Dans l’eucharistie, un même corps divin. Dans le mariage, un même lien divin.
Voici un enseignement sûr que le Christ adresse à toute l’humanité, et pas seulement aux chrétiens : Dieu unit lui-même. Dieu crée un lien substantiellement identique à celui qu’il a réalisé entre Adam et Eve, chaque fois qu’un homme et une femme de leur descendance s’unissent de la même manière.
Quelles que soient les fautes, les blasphèmes, les inconsciences et les faiblesses des hommes, un miracle eucharistique se reproduit d’innombrables fois dans l’histoire depuis Adam et Eve.
Ce miracle, inscrit dans la nature créée depuis les origines de l’humanité, insuffle sans cesse le souffle divin d’amour et de vie des origines dans l’humanité et la création toute entière.
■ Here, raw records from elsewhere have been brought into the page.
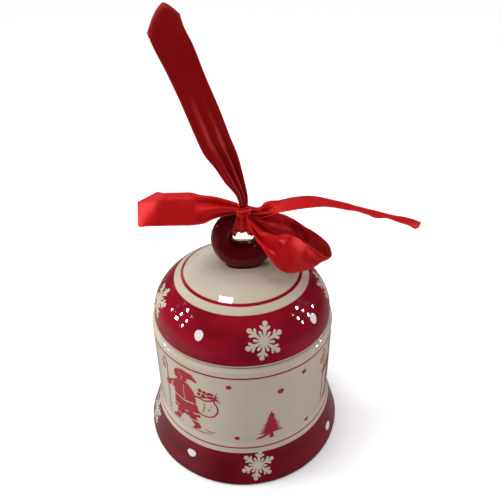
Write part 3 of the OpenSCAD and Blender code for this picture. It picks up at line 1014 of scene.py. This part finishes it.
# right tail: far edge, near edge
RIGHT_TAIL = [
    [[1.2, 1.5, 1.2], [1.2, -0.8, 0], 0, 0],
    [[3.5, 2, 1], [3.5, -0.5, -0.5], 0, 0],
    [[6.5, 3, 0], [5.5, -1.5, -2], -0.1, 0],
    [[10, 6.5, 0], [8.5, -2.5, -2], -0.3, 0],
    [[16.5, 10, 0], [14, -4, 0.5], -0.4, 0],
    [[24, 12, 0.5], [22, -3, 1.5], -0.4, 0],
    [[31.5, 13.5, 0], [28.5, -1.5, 1.5], -0.3, 0],
    [[39.5, 14, -2], [36, 0, 1], -0.2, 0],
    [[49, 14.5, -5], [44, 1.5, -1], -0.1, 0],
    [[57, 15, -7.5], [49.5, 2.5, -2.5], 0.1, 0],
    [[65, 15.5, -10], [57.5, 3.5, -6], 0.2, 0],
    [[70, 16.5, -12], [63.5, 4, -7], 0.1, 0],
    [[75.5, 17.5, -13.5], [69.5, 4.5, -9.5], -0.2, 0],
    [[81, 18.5, -15.5], [75, 5.5, -12], -0.3, 0],
    [[85, 19, -17.5], [79, 6, -14.5], -0.3, 0]]

# left tail, behind the left loop: upper edge, lower edge
LEFT_TAIL = [
    [[-1.5, 2.8, 1], [-1.5, 1.2, 0], 0, 0],
    [[-8.5, 7.5, 0.5], [-8.5, 3.5, -2], 0, 0],
    [[-15.5, 12, 0], [-15.5, 5, -4.5], 0.1, 0],
    [[-22, 16, -0.5], [-23, 7.5, -8], 0.2, 0],
    [[-28, 18, -1], [-29, 8, -9], 0.2, 0],
    [[-34, 18.5, -2], [-35, 8.5, -10], 0.3, 0]]

# hanging loop: left edge, right edge
HANGING = [
    [[-1.5, 0, 1.8], [2, 1.5, 1.2], 0, 0],
    [[-2, 1, 4], [2, 3.5, 5], 0, 0],
    [[-3.5, 2, 7], [1.5, 4.5, 8], 0, 0],
    [[-7.5, 3.5, 11.5], [0, 7, 14.5], 0.1, 0],
    [[-11.5, 6, 17], [-2, 10.5, 21.5], 0.2, 0],
    [[-16, 8, 22.5], [-5, 13.5, 28.5], 0.2, 0],
    [[-20, 12, 30.5], [-8.5, 17.5, 37.5], 0.2, 0],
    [[-25.5, 18, 42.5], [-14.5, 24.5, 50.5], 0.1, 0],
    [[-30.5, 23, 52.5], [-19, 29.5, 61.5], 0.1, 0],
    [[-35, 27, 60.5], [-22.5, 32.5, 68], 0.1, 0],
    [[-37.5, 30, 65.5], [-24, 34, 72], 0.1, 0],
    [[-38, 32.5, 66.5], [-24.5, 36.5, 73], 0.1, 0],
    [[-37.5, 34.5, 64.5], [-24.5, 38.5, 71], 0.1, 0],
    [[-35, 32.5, 59], [-23.5, 37.5, 66.5], 0.1, 0],
    [[-30.5, 27.5, 51.5], [-20, 34, 60], 0.1, 0],
    [[-25.5, 22, 41], [-15, 28.5, 49.5], 0.1, 0],
    [[-20, 16, 29], [-9.5, 21.5, 36], 0.1, 0],
    [[-15.5, 12, 20.5], [-5.5, 17.5, 27], 0.1, 0],
    [[-11.5, 9.5, 15.5], [-3, 14, 20.5], 0.1, 0],
    [[-7, 7, 10], [-0.5, 10.5, 13], 0, 0],
    [[-3, 5, 6], [1, 7.5, 6.5], 0, 0],
    [[-1.5, 3.5, 3.5], [1.5, 5.5, 3.5], 0, 0],
    [[-1.2, 2, 1.5], [1.5, 3.2, 1.2], 0, 0]]


def make_wrap(material):
    """The ribbon fanning from the knot down over the ring, through its eye and up behind."""
    # degrees round the section from the top towards the front, stand-off, degrees spread each way
    around = np.array([
        [22, 2.6, 7], [40, 1.9, 9], [60, 1.1, 14], [85, 0.6, 23], [110, 0.5, 35], [140, 0.6, 50],
        [172, 0.9, 61], [200, 0.8, 58], [235, 0.5, 42], [270, 0.4, 27], [305, 0.5, 17], [335, 0.7, 11],
        [358, 1.0, 8]], float)
    fine = smooth_rows([[row] for row in around], 7)
    count, points, uvs, run, last = 49, [], [], 0.0, None
    for degrees, proud, spread in fine:
        section_turn = math.radians(degrees)
        tube = RING_TUBE_R + proud
        reach = (RING_R - RING_TUBE_R) + tube * math.cos(section_turn)
        width = 2 * math.radians(spread) * max(reach, 4)
        side, rise = section(min(width, RIBBON_W), 0, 0, 0.5, 2.5, 0.6 + degrees * 0.004, count)
        here = np.array([-tube * math.sin(section_turn), reach])
        run += 0 if last is None else float(np.linalg.norm(here - last))
        last = here
        for k in range(count):
            turn = math.radians(spread) * (2 * side[k] / side[-1] - 1)
            lift = tube + 0.35 + 0.55 * rise[k] * min(1, 0.4 + abs(math.sin(section_turn)) * 0.6)
            lift = max(lift, RING_TUBE_R + 0.25)
            out = (RING_R - RING_TUBE_R) + lift * math.cos(section_turn)
            points.append(np.array([RING_X + out * math.sin(turn), -lift * math.sin(section_turn),
                                    RING_Z + out * math.cos(turn)]))
            uvs.append((WEAVE_WIDTH * k / (count - 1), run * WEAVE_PER_MM))
    faces = strip_faces(len(fine), count)
    return cloth("satin_wrap", points, faces, uvs, material)


def make_knot(material):
    """The narrow turn of ribbon that holds the gathered middle of the bow."""
    stations = []
    for k in range(17):
        turn = math.radians(-200 + 400 * k / 16)
        grow = 1 + 0.08 * k / 16
        x, y, lean = 2.4 * grow * math.sin(turn), -2.1 * grow * math.cos(turn), 0.3 * math.sin(turn)
        stations.append([[0.85 * x, 0.8 * y, 1.9 + lean], [1.05 * x, 1.1 * y, -1.7 + lean], 0, 0])
    return ribbon("satin_knot", stations, material, pleats=2.5, phase=0.6,
                  ripple=0.06, seed=7.3, fullness=0.75)


def make_ribbons():
    red = satin("satin_red", RED, RED_DEEP, RED_EDGE)
    # partly the satin's dull back side and partly painted shade: a darker copy of the red satin
    shade = satin("satin_dull_side_and_painted_shade", DULL_AND_SHADED_RED, DULL_AND_SHADED_RED_DEEP, DULL_AND_SHADED_RED_EDGE)
    wrap = make_wrap(red)
    knot = make_knot(red)
    left = ribbon("satin_loop_left", LEFT_LOOP, red, seed=1.7, pleats=2,
                  nudge=left_loop_end)
    right = ribbon("satin_loop_right", RIGHT_LOOP, red, seed=3.1, phase=0.8,
                   pleats=2)
    tail_right = ribbon("satin_tail_right", RIGHT_TAIL, red, seed=4.9, phase=0.4,
                        pleats=1.5, nudge=round_end)
    tail_left = ribbon("satin_tail_left", LEFT_TAIL, shade, seed=6.2)
    hanging = ribbon("satin_hanging_loop", HANGING, shade, seed=8.8, phase=1.6,
                     pleats=2.5, fullness=0.2, nudge=hanging_loop_end)
    for piece, node in ((wrap, "ribbon_wrap"), (knot, "ribbon_knot"), (left, "bow_loop_left"),
                        (right, "bow_loop_right"), (tail_right, "ribbon_tail_right"),
                        (tail_left, "ribbon_tail_left"), (hanging, "hanging_loop")):
        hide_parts(node)
    for piece in (wrap, knot, left, right, tail_right, tail_left):
        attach(piece, "lid")
    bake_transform(hanging)


# ---------- assembly ----------

def coat(node, material):
    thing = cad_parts[node]
    thing.data.materials.clear()
    thing.data.materials.append(material)


make_camera()
make_studio()
coat("jar_body", jar_glaze())
coat("lid", lid_glaze())
make_prints()
make_ring(plain_glaze("ring_glaze", RING_MAROON, RING_DEEP, 0.06, 0.32))
make_ribbons()
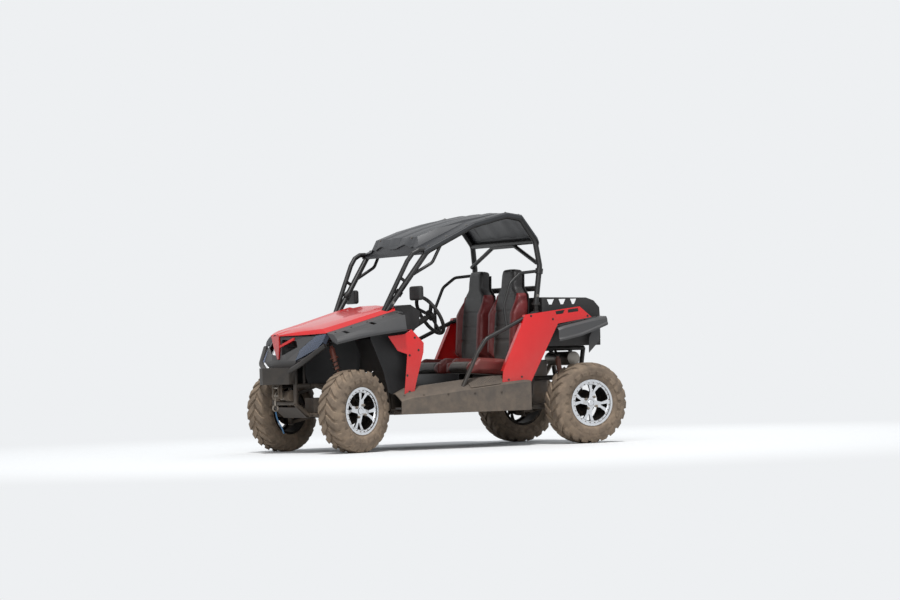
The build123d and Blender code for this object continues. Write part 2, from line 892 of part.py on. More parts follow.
# Seats
seat_y = 300.0
seat_width = 460.0
cushion_outline = ((-178, 590), (-178, 690), (-600, 655), (-640, 550))
back_outline = ((-600, 660), (-662, 1443), (-752, 1438), (-702, 652))
back_bolster = ((-620, 690), (-556, 760), (-580, 1080), (-662, 1230))
cushion_bolster = ((-200, 680), (-260, 722), (-540, 700), (-592, 645))
bolster_width = 70.0
# The left half of the backrest's front outline: y from its middle, z
back_front = ((230, 500), (230, 1130), (208, 1225), (128, 1290), (118, 1400), (88, 1460))
shell_line = ((-170, 603), (-650, 562), (-692, 640), (-746, 1400))
shell_thickness = 6.0
seat_leg = ((-230, 594), (-610, 561), (-570, floor_top + seat_gap), (-290, floor_top + seat_gap))
seat_leg_y = 150.0
seat_leg_width = 24.0


def above_shell():
    """What lies above the middle of the seat shell's sheet."""
    line = [(x, z - shell_thickness / 2) for x, z in shell_line[:2]]
    return side_profile([*line, (line[1][0], 900), (line[0][0], 900)], 0, 600)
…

Il fait entrer le souffle divin d’amour avec autant de puissance et d’efficacité qu’au premier jour de l’humanité.
Ce miracle qui se reproduit sans cesse insuffle dans toute la création l’amour de Dieu, son amour pour l’humanité. Il préfigure depuis les origines l’amour du Christ et de l’Eglise.
La force d’amour de ce miracle perpétuel est un bienfait qui innerve la vie de l’humanité tout au long de son histoire comme un levain dans la pâte sans lequel le péché et la mort déborderaient de toutes parts.
Le Christ nous invite à veiller soigneusement à ce trésor eucharistique perpétuel. Ce que Dieu a uni, que l’homme ne le sépare pas.
Dans ce trésor, le Christ lui-même, par qui tout a été fait, est présent.
Que l’Eglise ne cesse jamais de veiller soigneusement à proclamer cette grâce donnée à tous les hommes et à bénir les hommes et femmes de toutes nations, de toutes religions et de toutes convictions qui, dans un élan d’amour, quittent père et mère pour s’attacher l’un à l’autre et former une seule chair.
Même s’ils ne le savent pas, c’est Dieu Lui-même qui les unit par un lien indissoluble.